My sympathies go out to Mrs Ward and her family in the circumstances that my hon. Friend has outlined to me, both in private and in public today. I can assure him that this matter will be reviewed. It is clearly a cross-Government matter, but it will be resolved by the summer at the latest.
My hon. Friend is right that there are great things happening in Stoke. We are working with the North Staffordshire Engineering Group to develop a sector-based work academy to fill those specialist engineering roles. A jobs fair is planned at Port Vale football club—[Interruption] —which is some people’s favourite football club, on 16 February, and Don-Bur, IAE and Rayne are all invited to attend. On 15 March, the DWP is also hosting a jobs fair at IAE’s new exhibition centre.
According to my friends at the Centre for Social Justice, around 700,000 people with no work requirement could go to work if given the right support. The Labour party put forward proposals. The Secretary of State’s spin doctors said they were cynical. Then, two days later, he briefed that he was going to copy them. So when will he introduce reforms to the work capability assessment and Access to Work to get more people back into the workplace?
The number of people claiming unemployment benefit has fallen in my constituency over the last year, but does the Minister agree that more needs to be done? Will he therefore support the jobs fair that I am holding on 3 February in partnership with the DWP, Halesowen business improvement district, Halesowen College and the Cornbow shopping centre in Halesowen so that we can get more people back into work?
I welcome my hon. Friend’s work in Halesowen. He is right that jobs fairs, not just by the DWP but by individual Members of Parliament, are a vital way to drive greater employment. He is also right to say that the in-work progression offer that we are developing will truly make a difference to those already in work.
I will stand up for our jobcentres, which are providing fantastic employment to people up and down the country. On top of that, we are doing the in-work progression offer, about which the Labour party, as usual, has absolutely nothing to say.
Unemployment is falling in Grimsby, but it still stands at 5.1% compared with the UK national rate of 3.7%. What is the Department doing to make sure that we can get more people into work when we have the vacancies?

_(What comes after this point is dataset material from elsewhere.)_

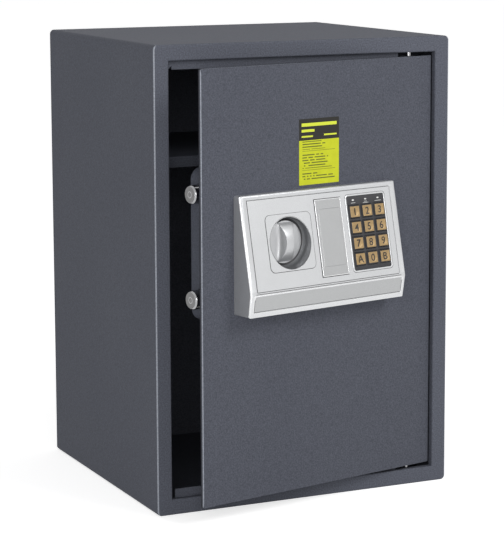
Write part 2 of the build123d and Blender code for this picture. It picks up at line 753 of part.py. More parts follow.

My hon. Friend is a doughty champion for Grimsby and will be pleased to know that an adult social care jobs fair, with 10 employers in attendance, will take place on Wednesday, and a whole host of events will take place every single day during apprenticeship week in two weeks’ time. We are also rolling out the in-work progression offer to Grimsby, starting in March, which genuinely will make a difference and promote greater employment.
Attention deficit hyperactivity disorder and autism are severely underdiagnosed in women and girls, and are often misdiagnosed as mood disorders. What discussions have Ministers had with the Health and Social Care Secretary about the impact this is having on women’s ability to access and maintain employment, and what steps will be taken to support them?